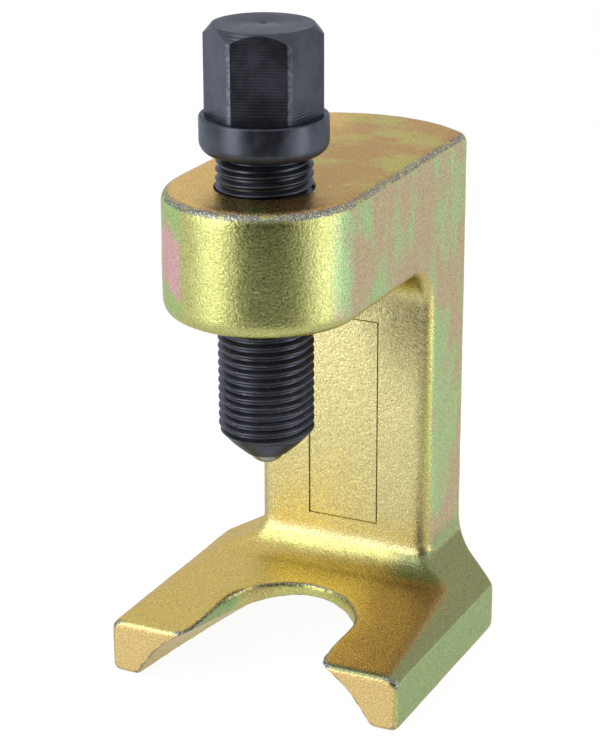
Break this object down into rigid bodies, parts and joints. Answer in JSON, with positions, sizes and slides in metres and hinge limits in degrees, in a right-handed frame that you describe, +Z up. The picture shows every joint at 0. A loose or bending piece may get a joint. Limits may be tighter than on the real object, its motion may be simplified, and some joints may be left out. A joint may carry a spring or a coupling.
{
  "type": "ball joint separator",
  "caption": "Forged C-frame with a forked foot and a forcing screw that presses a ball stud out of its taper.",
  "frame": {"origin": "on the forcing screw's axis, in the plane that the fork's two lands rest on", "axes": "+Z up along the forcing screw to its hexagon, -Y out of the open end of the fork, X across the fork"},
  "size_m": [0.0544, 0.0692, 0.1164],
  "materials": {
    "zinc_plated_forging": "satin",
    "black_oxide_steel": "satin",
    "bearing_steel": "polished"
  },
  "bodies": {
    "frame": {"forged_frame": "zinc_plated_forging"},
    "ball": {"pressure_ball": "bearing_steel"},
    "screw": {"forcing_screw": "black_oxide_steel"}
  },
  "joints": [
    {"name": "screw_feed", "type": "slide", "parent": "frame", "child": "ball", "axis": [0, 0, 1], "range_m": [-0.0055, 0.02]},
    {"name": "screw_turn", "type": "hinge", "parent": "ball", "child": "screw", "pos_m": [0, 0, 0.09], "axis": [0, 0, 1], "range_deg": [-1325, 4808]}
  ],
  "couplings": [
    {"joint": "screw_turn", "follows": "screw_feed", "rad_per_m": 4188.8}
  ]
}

────────

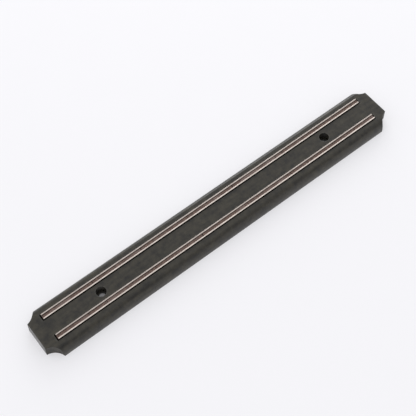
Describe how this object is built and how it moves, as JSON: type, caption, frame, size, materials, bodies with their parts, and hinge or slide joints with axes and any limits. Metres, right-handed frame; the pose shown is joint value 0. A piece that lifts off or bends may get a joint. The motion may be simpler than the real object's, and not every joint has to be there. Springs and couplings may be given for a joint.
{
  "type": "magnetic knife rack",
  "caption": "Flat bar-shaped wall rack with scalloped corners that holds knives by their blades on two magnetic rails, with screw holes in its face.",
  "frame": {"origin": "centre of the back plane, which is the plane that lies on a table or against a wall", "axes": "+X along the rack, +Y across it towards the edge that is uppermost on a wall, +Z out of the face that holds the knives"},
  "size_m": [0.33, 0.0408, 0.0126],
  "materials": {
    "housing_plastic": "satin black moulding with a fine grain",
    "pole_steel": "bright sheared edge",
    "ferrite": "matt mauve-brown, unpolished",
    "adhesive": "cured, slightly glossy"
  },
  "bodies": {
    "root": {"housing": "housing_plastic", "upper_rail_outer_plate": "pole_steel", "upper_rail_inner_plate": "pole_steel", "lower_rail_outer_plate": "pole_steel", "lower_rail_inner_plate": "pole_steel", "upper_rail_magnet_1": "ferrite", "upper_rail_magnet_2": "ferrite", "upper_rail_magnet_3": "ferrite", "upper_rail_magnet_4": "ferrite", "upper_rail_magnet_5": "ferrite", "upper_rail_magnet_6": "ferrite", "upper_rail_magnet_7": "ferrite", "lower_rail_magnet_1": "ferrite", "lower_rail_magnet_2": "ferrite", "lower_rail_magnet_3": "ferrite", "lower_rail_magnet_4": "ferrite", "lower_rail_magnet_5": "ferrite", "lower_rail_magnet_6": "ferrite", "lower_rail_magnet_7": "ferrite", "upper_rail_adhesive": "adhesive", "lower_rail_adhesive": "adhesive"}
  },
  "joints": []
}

────────

Pick out lines containing the word "handed", each one as written.

Written solution:
Break this object down into rigid bodies, parts and joints. Answer in JSON, with positions, sizes and slides in metres and hinge limits in degrees, in a right-handed frame that you describe, +Z up. The picture shows every joint at 0. A loose or bending piece may get a joint. Limits may be tighter than on the real object, its motion may be simplified, and some joints may be left out. A joint may carry a spring or a coupling.
Describe how this object is built and how it moves, as JSON: type, caption, frame, size, materials, bodies with their parts, and hinge or slide joints with axes and any limits. Metres, right-handed frame; the pose shown is joint value 0. A piece that lifts off or bends may get a joint. The motion may be simpler than the real object's, and not every joint has to be there. Springs and couplings may be given for a joint.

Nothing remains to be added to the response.